• EXERCISE PROMPT
Your task is to return, exactly, the run of lines starting at the line holding "bpy.data.objects.remove(obj)" and ending at the line holding "# the same way.", both ends included and no other lines.

• RECORDED INFORMATION
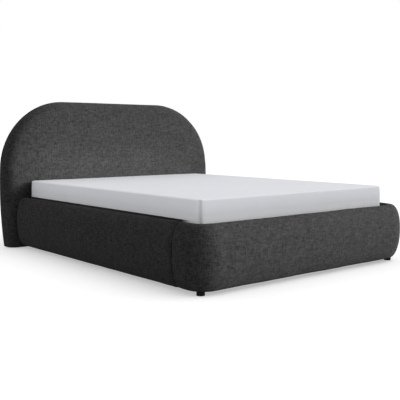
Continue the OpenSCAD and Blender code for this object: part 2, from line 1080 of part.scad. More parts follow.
module threaded_inserts() {
    color(zinc)
        both_sides()
            at_bolts(concat(head_bolts, foot_bolts))
                translate([0, 0, cover_t])
                    difference() {
                        round_bar(insert_d, insert_l);
                        translate([0, 0, -over])
                            round_bar(bolt_d + 2 * run_fit, insert_l + 2 * over);
                    }
}

// Centre rail and its hangers

centre_rail_top = ledger_top;
centre_rail_low = centre_rail_top - centre_rail_h;
hanger_low = centre_rail_low - hanger_t - hanger_drop;

module centre_rail() {
    y0 = foot_in_y + hanger_t + rail_end_gap;
    y1 = head_front_y - hanger_t - rail_end_gap;
    color(black_steel)
        difference() {
            translate([-centre_rail_w / 2, y0, centre_rail_low])
                cube([centre_rail_w, y1 - y0, centre_rail_h]);
            translate([centre_rail_wall - centre_rail_w / 2, y0 - over, centre_rail_low + centre_rail_wall])
                cube([
                    centre_rail_w - 2 * centre_rail_wall,
                    y1 - y0 + 2 * over,
                    centre_rail_h - 2 * centre_rail_wall
                ]);
            at_leg_screws()
                translate([0, 0, -over])
                    round_bar(leg_screw_d + 2 * run_fit, centre_rail_wall + 2 * over);
        }
}

module at_hanger_screws(y, turn) {
    for (x = [-hanger_screw_x, hanger_screw_x], z = [hanger_screw_z, hanger_drop - hanger_screw_z])
        translate([x, y, hanger_low + z])
            rotate([0, 0, turn])
                rotate([0, 90, 0])
                    children();
}

module hanger_screw_holes(y, turn) {
    at_hanger_screws(y, turn)
        translate([0, 0, -over])
            round_bar(screw_d + 2 * run_fit, over + cover_t + screw_grip);
}

// Hanger on the wall at the given y, with its trough along the centre rail
module hanger(y, turn) {
    wide = centre_rail_w + 2 * hanger_t + 2 * cap_fit;
    color(black_steel)
        difference() {
            translate([0, y, 0])
                rotate([0, 0, turn]) {
                    translate([-hanger_t, -wide / 2, hanger_low])
                        cube([hanger_t, wide, centre_rail_top - hanger_low]);
                    difference() {
                        translate([-hanger_l, -wide / 2, centre_rail_low - hanger_t])
                            cube([hanger_l, wide, centre_rail_h + hanger_t]);
                        translate([-hanger_l - over, hanger_t - wide / 2, centre_rail_low])
                            cube([hanger_l + over - hanger_t, wide - 2 * hanger_t, centre_rail_h + over]);
                    }
                }
            at_hanger_screws(y, turn)
                translate([0, 0, -hanger_t - over])
                    round_bar(screw_d + 2 * run_fit, hanger_t + 2 * over);
        }
}

module head_hanger() {
    hanger(head_front_y, 90);
}

module foot_hanger() {
    hanger(foot_in_y, -90);
}

module hanger_screws() {
    color(zinc) {
        at_hanger_screws(head_front_y, 90)
            translate([0, 0, -hanger_t])
                wood_screw(hanger_t + cover_t + screw_grip - over);
        at_hanger_screws(foot_in_y, -90)
            translate([0, 0, -hanger_t])
                wood_screw(hanger_t + cover_t + screw_grip - over);
    }
}

// Centre legs and levelling feet

leg_top = centre_rail_low;
leg_ys = [mattress_y + leg_spread, mattress_y - leg_spread];

module at_leg_screws() {
    for (y = leg_ys, side = [-1, 1])
        translate([0, y + side * leg_screw_x, leg_top])
            children();
}

module centre_leg(y) {
    color(black_steel)
        difference() {
            union() {
                translate([-leg_plate_w / 2, y - leg_plate_l / 2, leg_top - leg_plate_t])
                    cube([leg_plate_w, leg_plate_l, leg_plate_t]);
                translate([0, y, leg_foot_z])
                    round_bar(leg_d, leg_top - leg_foot_z - leg_plate_t / 2);
            }
            translate([0, y, leg_foot_z - over])
                round_bar(leg_d - 2 * leg_wall, leg_top - leg_foot_z - leg_plate_t + over);
            at_leg_screws()
                translate([0, 0, -leg_plate_t - over])
                    round_bar(leg_screw_d + 2 * run_fit, leg_plate_t + 2 * over);
        }
}

module head_leg() {
    centre_leg(leg_ys[0]);
}

module foot_leg() {
    centre_leg(leg_ys[1]);
}

module leg_inserts() {
    color(black_plastic)
        for (y = leg_ys)
            translate([0, y, leg_foot_z])
                difference() {
                    union() {
                        translate([0, 0, -insert_flange_h])
                            round_bar(leg_d, insert_flange_h);
                        translate([0, 0, -insert_flange_h / 2])
                            round_bar(leg_d - 2 * leg_wall, insert_h + insert_flange_h / 2);
                    }
                    translate([0, 0, -insert_flange_h - over])
                        round_bar(stem_d + 2 * run_fit, insert_h + insert_flange_h + 2 * over);
                }
}

module leg_screws() {
    color(zinc)
        at_leg_screws() {
            translate([0, 0, -leg_plate_t - leg_screw_head_h])
                round_bar(leg_screw_head_d, leg_screw_head_h);
            translate([0, 0, -leg_plate_t - leg_screw_head_h / 2])
                round_bar(leg_screw_d, leg_plate_t + leg_screw_head_h / 2 + 3 * centre_rail_wall);
        }
}

module leveller_stem(y) {
    foot_z = pad_h - pad_socket_h;
    color(zinc)
        translate([0, y, 0]) {
            translate([0, 0, foot_z])
                round_bar(stem_d, stem_top_z - foot_z);
            translate([0, 0, pad_h + collar_gap])
                cylinder(d = collar_d, h = collar_h, $fn = 6);
        }
}

module leveller_pad(y) {
    color(black_plastic)
        translate([0, y, 0])
            difference() {
                union() {
                    round_bar(pad_d, pad_h - pad_socket_h + pad_lip);
                    round_bar(pad_neck_d, pad_h);
                }
                translate([0, 0, pad_h - pad_socket_h - run_fit])
                    round_bar(stem_d + 2 * run_fit, pad_socket_h + over);
            }
}

module head_leveller_stem() {
    leveller_stem(leg_ys[0]);
}

module head_leveller_pad() {
    leveller_pad(leg_ys[0]);
}

module foot_leveller_stem() {
    leveller_stem(leg_ys[1]);
}

module foot_leveller_pad() {
    leveller_pad(leg_ys[1]);
}

// Slats and their caps

slat_ys = [for (i = [0 : slat_count - 1]) slat_first + i * slat_pitch];
slat_span = slat_out_x - slat_in_x;
slat_r = (slat_span * slat_span / 4 + slat_bow * slat_bow) / (2 * slat_bow);
slat_half_angle = asin(slat_span / 2 / slat_r);
cap_tilt = cap_depth * sin(slat_half_angle);

// Side view of a bowed slat, with its crest at y = 0
function slat_arc(r) = [
    for (i = [0 : slat_steps])
        let (a = slat_half_angle * (2 * i / slat_steps - 1))
        [r * sin(a), r * cos(a) - slat_r]
];

module slats() {
    low = slat_arc(slat_r - slat_t);
    color(beech)
        for (y = slat_ys)
            translate([(slat_in_x + slat_out_x) / 2, y + slat_w / 2, base_h])
                rotate([90, 0, 0])
                    linear_extrude(slat_w)
                        polygon(concat(slat_arc(slat_r), reversed(low)));
}

module left_slats() {
    mirror([1, 0, 0]) slats();
}

module right_slats() {
    slats();
}

// A cap with one open side, or the double cap on the centre rail
module cap_blank(x0, x1, y) {
    wide = slat_w + 2 * cap_wall + 2 * cap_fit;
    translate([x0, y - wide / 2, ledger_top])
        cube([x1 - x0, wide, cap_base + slat_t + cap_tilt + cap_wall]);
}

module cap_slot(x0, x1, y) {
    wide = slat_w + 2 * cap_fit;
    tall = slat_t + cap_tilt + 2 * cap_fit;
    translate([x0, y - wide / 2, ledger_top + cap_base - cap_fit])
        cube([x1 - x0, wide, tall]);
}

module slat_caps() {
    color(black_plastic)
        for (y = slat_ys) {
            both_sides()
                difference() {
                    cap_blank(rail_in_x - ledger_w, rail_in_x - ledger_w + cap_depth, y);
                    cap_slot(rail_in_x - ledger_w - over, slat_out_x + cap_fit, y);
                }
            difference() {
                cap_blank(-cap_depth, cap_depth, y);
                both_sides() cap_slot(slat_in_x - cap_fit, cap_depth + over, y);
            }
        }
}

mattress_core();
mattress_cover();
mattress_base_panel();
headboard_cover();
headboard_foam();
headboard_front_panel();
headboard_back_panel();
headboard_back_cloth();
headboard_left_post();
headboard_right_post();
headboard_top_rail();
headboard_middle_rail();
headboard_bottom_rail();
headboard_left_block();
headboard_right_block();
headboard_centre_block();
headboard_glides();
left_rail_cover();
right_rail_cover();
left_rail_foam();
right_rail_foam();
left_rail_board();
right_rail_board();
left_rail_lining();
right_rail_lining();
left_ledger();
right_ledger();
ledger_screws();
footboard_cover();
footboard_foam();
footboard_left_corner_foam();
footboard_right_corner_foam();
footboard_board();
footboard_left_post();
footboard_right_post();
footboard_lining();
front_feet();
front_foot_screws();
head_left_bracket();
head_right_bracket();
foot_left_bracket();
foot_right_bracket();
bracket_bolts();
bracket_washers();
threaded_inserts();
centre_rail();
head_hanger();
foot_hanger();
hanger_screws();
head_leg();
foot_leg();
leg_inserts();
leg_screws();
head_leveller_stem();
head_leveller_pad();
foot_leveller_stem();
foot_leveller_pad();
left_slats();
right_slats();
slat_caps();
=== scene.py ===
# %% [markdown]
# An upholstered bed
#
# This lesson dresses a bed whose construction is already fixed: timber boards, slats, steel brackets and
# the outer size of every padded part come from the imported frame. The hard parts have their true shape
# there and only need a finish. The soft parts are plain solids there, so each is made anew here, and a
# small studio is put round the bed at the end.

# %% Load the frame
import json
import math
import bmesh
import bpy
from mathutils import Matrix, Vector, noise


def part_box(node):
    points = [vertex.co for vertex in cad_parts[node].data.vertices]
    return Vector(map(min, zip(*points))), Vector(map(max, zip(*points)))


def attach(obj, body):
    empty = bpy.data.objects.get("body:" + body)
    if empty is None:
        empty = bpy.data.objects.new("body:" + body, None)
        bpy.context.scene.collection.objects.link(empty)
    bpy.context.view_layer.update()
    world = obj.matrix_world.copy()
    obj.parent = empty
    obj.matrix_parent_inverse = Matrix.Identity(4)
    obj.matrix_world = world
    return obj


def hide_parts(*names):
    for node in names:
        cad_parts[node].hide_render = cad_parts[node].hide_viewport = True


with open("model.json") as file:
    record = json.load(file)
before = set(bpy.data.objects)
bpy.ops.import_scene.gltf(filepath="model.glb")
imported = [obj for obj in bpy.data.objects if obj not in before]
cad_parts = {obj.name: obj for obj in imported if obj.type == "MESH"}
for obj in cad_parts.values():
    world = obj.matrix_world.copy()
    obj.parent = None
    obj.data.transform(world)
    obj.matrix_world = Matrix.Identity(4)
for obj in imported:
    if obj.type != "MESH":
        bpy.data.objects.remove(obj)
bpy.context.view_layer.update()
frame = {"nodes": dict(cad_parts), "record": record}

nodes = frame["nodes"]
print("frame loaded with", len(nodes), "pieces")

# %% [markdown]
# The camera
#
# A product picture like this one is taken with a short telephoto lens from a little above mattress
# height. The place and the angles below are those of the reference view, so the object fills the frame in
# the same way.

# %% Camera
camera_place = Vector((-3.0962, -3.779, 0.8377))
camera_yaw = math.radians(39.584)
camera_pitch = math.radians(5.341)
camera_lens = 62.08
sensor_width = 36.0
view_reach = 100.0
look = Vector((
    math.sin(camera_yaw) * math.cos(camera_pitch),
    math.cos(camera_yaw) * math.cos(camera_pitch),
    -math.sin(camera_pitch),
))
camera = bpy.data.objects.new("camera", bpy.data.cameras.new("camera"))
camera.data.lens = camera_lens
camera.data.sensor_width = sensor_width
camera.data.clip_end = view_reach
camera.location = camera_place
camera.rotation_euler = look.to_track_quat("-Z", "Y").to_euler()
bpy.context.scene.collection.objects.link(camera)
bpy.context.scene.camera = camera
print("camera looks along", [round(c, 3) for c in look])

# %% [markdown]
# Helpers for shader nodes
#
# A material is a small graph. Written out in full it takes many lines, so a few helpers keep the cells
# short: one adds a node with its settings and values, one makes a group whose sockets have names, so that
# several materials can share an effect, and the others each stand for one sum, one mix of colours or one
# bump.

# %% Node helpers
mix_factor, mix_first, mix_second, mix_result = 0, 6, 7, 2


def set_socket(tree, socket, value):
    if isinstance(value, bpy.types.NodeSocket):
        tree.links.new(value, socket)
    else:
        socket.default_value = value


def set_inputs(made, values):
    for name, value in values.items():
        made.inputs[name].default_value = value


def add_node(tree, kind, values=None, **settings):
    made = tree.nodes.new(kind)
    for name, value in settings.items():
        setattr(made, name, value)
    for name, value in (values or {}).items():
        set_socket(tree, made.inputs[name], value)
    return made


def new_group(name, inputs, outputs):
    group = bpy.data.node_groups.new(name, "ShaderNodeTree")
    for socket_name, kind, value in inputs:
        socket = group.interface.new_socket(socket_name, in_out="INPUT", socket_type=kind)
        if value is not None:
            socket.default_value = value
    for socket_name, kind in outputs:
        group.interface.new_socket(socket_name, in_out="OUTPUT", socket_type=kind)
    return group, group.nodes.new("NodeGroupInput"), group.nodes.new("NodeGroupOutput")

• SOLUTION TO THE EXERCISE
        bpy.data.objects.remove(obj)
bpy.context.view_layer.update()
frame = {"nodes": dict(cad_parts), "record": record}

nodes = frame["nodes"]
print("frame loaded with", len(nodes), "pieces")

# %% [markdown]
# The camera
#
# A product picture like this one is taken with a short telephoto lens from a little above mattress
# height. The place and the angles below are those of the reference view, so the object fills the frame in
# the same way.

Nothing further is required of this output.